The first necessary step is to switch from “learning skills” to “learning how to learn”. “The recent research of the World Bank has shown that nowadays “soft skills”, such as empathy, flexibility, ability to work in a team and individually, ability to adjust to the new conditions, are even more appreciated by the employers than professional skills,” noted Olena Ivanova, expert of UN Development Program. So it is necessary that education and courses of re-qualification be focused on formation of these “soft skills” and offered flexible programs. In addition, Kochukov noted, not only the state but also employers should take care about training programs for their employees: it would bring them benefits and would motivate the employees.
The second step is to consider forecasts for the labor market for 5-10 years when planning distribution of state-funded places at universities among various fields of study. According to International Labor Organization forecast, in the next decade there will be a growing demand for blue collars and high-tech professionals.
Labor rights: there is law, but it doesn’t work
According to the research of the International Trade Union Confederation, Ukraine is among the countries where there are practically no guarantees of labor rights.
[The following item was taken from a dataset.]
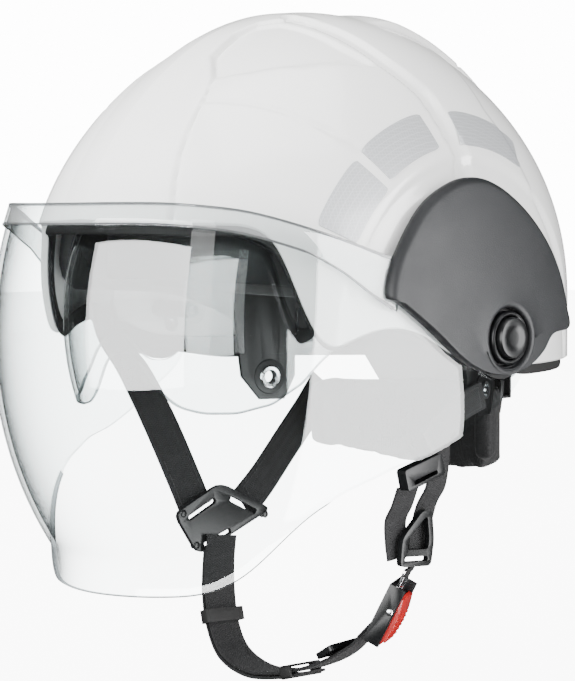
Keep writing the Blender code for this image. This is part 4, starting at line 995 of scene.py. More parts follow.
@dataclass
class Repeated:
    """Many copies of one small detail, set out by Geometry Nodes and made into one mesh."""

    name: str
    shape: Shape
    size: tuple[float, float, float]
    material: bpy.types.Material
    places: list[tuple[np.ndarray, np.ndarray, np.ndarray]] = field(default_factory=list)

    def put(self, place: Sequence[float], along: Sequence[float], normal: Sequence[float]) -> None:
        """Add one place.

        Args:
            place: Middle of the detail, in millimetres.
            along: Direction of its length.
            normal: Direction of its height.
        """
        self.places.append(tuple(np.array(v, float) for v in (place, along, normal)))

    def _group(self) -> bpy.types.NodeTree:
        """Build the Geometry Nodes group.

        Returns:
            The group.
        """
        group = bpy.data.node_groups.new(f"{self.name}_layout", "GeometryNodeTree")
        sockets = group.interface
        sockets.new_socket("Geometry", in_out="INPUT", socket_type="NodeSocketGeometry")
        sockets.new_socket("Detail Size", in_out="INPUT", socket_type="NodeSocketVector")
        sockets.new_socket("Finish", in_out="INPUT", socket_type="NodeSocketMaterial")
        sockets.new_socket("Geometry", in_out="OUTPUT", socket_type="NodeSocketGeometry")
        start = group.nodes.new("NodeGroupInput")
        end = group.nodes.new("NodeGroupOutput")
        turn = group.nodes.new("GeometryNodeInputNamedAttribute")
        turn.data_type = "FLOAT_VECTOR"
        turn.inputs["Name"].default_value = "turn"
        euler = group.nodes.new("FunctionNodeEulerToRotation")
        copies = group.nodes.new("GeometryNodeInstanceOnPoints")
        if self.shape is Shape.BEAD:
            detail = group.nodes.new("GeometryNodeMeshUVSphere")
            detail.inputs["Segments"].default_value = 12
            detail.inputs["Rings"].default_value = 6
            detail.inputs["Radius"].default_value = 0.5
        else:
            detail = group.nodes.new("GeometryNodeMeshCube")
        smooth_faces = group.nodes.new("GeometryNodeSetShadeSmooth")
        smooth_faces.inputs["Shade Smooth"].default_value = self.shape is Shape.BEAD
        real = group.nodes.new("GeometryNodeRealizeInstances")
        paint = group.nodes.new("GeometryNodeSetMaterial")
        link = group.links.new
        link(start.outputs["Geometry"], copies.inputs["Points"])
        link(turn.outputs["Attribute"], euler.inputs[0])
        link(euler.outputs[0], copies.inputs["Rotation"])
        link(detail.outputs["Mesh"], smooth_faces.inputs["Geometry"])
        link(smooth_faces.outputs["Geometry"], copies.inputs["Instance"])
        link(start.outputs["Detail Size"], copies.inputs["Scale"])
        link(copies.outputs["Instances"], real.inputs["Geometry"])
        link(real.outputs["Geometry"], paint.inputs["Geometry"])
        link(start.outputs["Finish"], paint.inputs["Material"])
        link(paint.outputs["Geometry"], end.inputs["Geometry"])
        return group

    def build(self) -> bpy.types.Object:
        """Set out the copies and bake them.

        Returns:
            One object that holds them all.
        """
        mesh = bpy.data.meshes.new(f"{self.name}_points")
        mesh.from_pydata([tuple(p * MM) for p, _, _ in self.places], [], [])
        turns = []
        for _, along, normal in self.places:
            x_axis = Vector(along).normalized()
            z_axis = Vector(normal)
            z_axis = (z_axis - x_axis * z_axis.dot(x_axis)).normalized()
            matrix = Matrix((x_axis, z_axis.cross(x_axis), z_axis)).transposed()
            turns.extend(matrix.to_euler())
        mesh.attributes.new("turn", "FLOAT_VECTOR", "POINT").data.foreach_set("vector", turns)
        obj = bpy.data.objects.new(f"{self.name}_source", mesh)
        bpy.context.scene.collection.objects.link(obj)
        layout = obj.modifiers.new("layout", "NODES")
        layout.node_group = self._group()
        values = {"Detail Size": [s * MM for s in self.size], "Finish": self.material}
        for item in layout.node_group.interface.items_tree:
            if item.in_out == "INPUT" and item.name in values:
                layout[item.identifier] = values[item.name]
        return bake(obj, self.name)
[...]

On the one hand, the country has all the necessary legislation in this field, sometimes advantages for employees are even more attractive than in several EU countries, but very often all this doesn’t work in practice. For instance, there are provisions prohibiting labor discrimination, but there are multiple cases of age-related discrimination, or gender discrimination when young women have smaller chances to be employed because employers don’t wont to pay for their potential maternity leave, or when employers prefer a male/female employee for a certain vacancy, or cases when employers impose excessive requirements to candidates for a vacancy. The labor rights of those who work off the books are not protected at all.
Obsolete legislation is one of the main reasons of the problem. The code of laws on labor was adopted in 1971, when the environment was absolutely different. Moreover, a new draft Labor Code which has not been adopted yet, is already out-of-date. For instance, it still refers to employment record books which are to be cancelled, but it has no regulations for outsource and freelance. The second important reason is the absence of social dialogue, cooperation between the state, employers and trade unions. According to Andriy Kochuk, the majority of trade unions are not efficient as an instrument to protect employees’ rights. Even those which really work have practically no leverage on employers, except for protest in the streets.
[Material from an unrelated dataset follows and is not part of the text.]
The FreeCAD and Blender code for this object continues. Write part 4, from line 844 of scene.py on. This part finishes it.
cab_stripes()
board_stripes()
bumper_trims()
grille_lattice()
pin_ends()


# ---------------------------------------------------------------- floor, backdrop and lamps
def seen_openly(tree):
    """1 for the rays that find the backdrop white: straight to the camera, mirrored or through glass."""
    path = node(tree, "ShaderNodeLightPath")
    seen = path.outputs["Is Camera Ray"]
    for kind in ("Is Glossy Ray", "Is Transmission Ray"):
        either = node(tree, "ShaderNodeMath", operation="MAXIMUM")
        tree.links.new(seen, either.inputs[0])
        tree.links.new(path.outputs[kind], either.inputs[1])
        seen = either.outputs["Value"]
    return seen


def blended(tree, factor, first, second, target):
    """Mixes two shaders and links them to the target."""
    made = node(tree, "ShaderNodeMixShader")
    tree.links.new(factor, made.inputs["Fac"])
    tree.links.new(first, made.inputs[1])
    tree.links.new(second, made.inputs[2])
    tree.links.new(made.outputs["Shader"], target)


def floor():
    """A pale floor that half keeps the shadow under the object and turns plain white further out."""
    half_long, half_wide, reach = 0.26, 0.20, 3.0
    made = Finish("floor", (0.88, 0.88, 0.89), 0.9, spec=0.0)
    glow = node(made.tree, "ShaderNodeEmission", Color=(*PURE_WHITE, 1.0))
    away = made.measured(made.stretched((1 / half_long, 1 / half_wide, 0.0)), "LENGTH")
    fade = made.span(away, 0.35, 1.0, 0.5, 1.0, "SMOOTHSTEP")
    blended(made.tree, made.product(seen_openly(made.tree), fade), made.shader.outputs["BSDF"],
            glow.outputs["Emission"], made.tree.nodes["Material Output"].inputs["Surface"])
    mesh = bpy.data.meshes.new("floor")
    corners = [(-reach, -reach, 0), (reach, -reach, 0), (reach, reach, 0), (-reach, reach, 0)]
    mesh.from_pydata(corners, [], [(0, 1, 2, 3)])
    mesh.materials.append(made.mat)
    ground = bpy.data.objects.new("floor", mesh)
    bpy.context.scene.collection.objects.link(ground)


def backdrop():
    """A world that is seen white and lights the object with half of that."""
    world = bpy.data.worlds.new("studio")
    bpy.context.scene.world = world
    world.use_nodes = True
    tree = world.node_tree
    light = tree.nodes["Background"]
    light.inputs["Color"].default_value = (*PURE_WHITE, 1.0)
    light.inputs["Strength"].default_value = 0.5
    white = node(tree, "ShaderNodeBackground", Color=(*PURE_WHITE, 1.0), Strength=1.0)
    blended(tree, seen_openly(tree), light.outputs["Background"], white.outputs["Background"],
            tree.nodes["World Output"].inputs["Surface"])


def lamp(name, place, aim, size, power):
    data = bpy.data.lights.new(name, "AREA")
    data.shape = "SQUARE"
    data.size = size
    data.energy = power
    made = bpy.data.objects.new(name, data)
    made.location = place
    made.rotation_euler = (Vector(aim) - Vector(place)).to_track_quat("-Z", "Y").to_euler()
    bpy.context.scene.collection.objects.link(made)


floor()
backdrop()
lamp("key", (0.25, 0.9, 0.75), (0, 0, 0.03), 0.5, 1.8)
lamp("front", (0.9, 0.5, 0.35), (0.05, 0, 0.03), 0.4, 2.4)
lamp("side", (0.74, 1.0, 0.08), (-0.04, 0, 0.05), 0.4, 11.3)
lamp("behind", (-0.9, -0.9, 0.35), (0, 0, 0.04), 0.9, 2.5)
The Ministry of Social Policy agrees that changes are required. “We have set a course for an open economy, so our labor legislation has to be approximated to EU legislation. There are many useful provisions from which both employees and employers would benefit,” Viktor Ivankevych noted.
The experience of Western countries has shown that mechanisms of social guarantees are more efficient when they give advantages both to employers and employees, said Olena Ivanova. For instance, the French fund for support of workers with disabilities helps the employers to adjust the workplace to the needs of their employees with disabilities.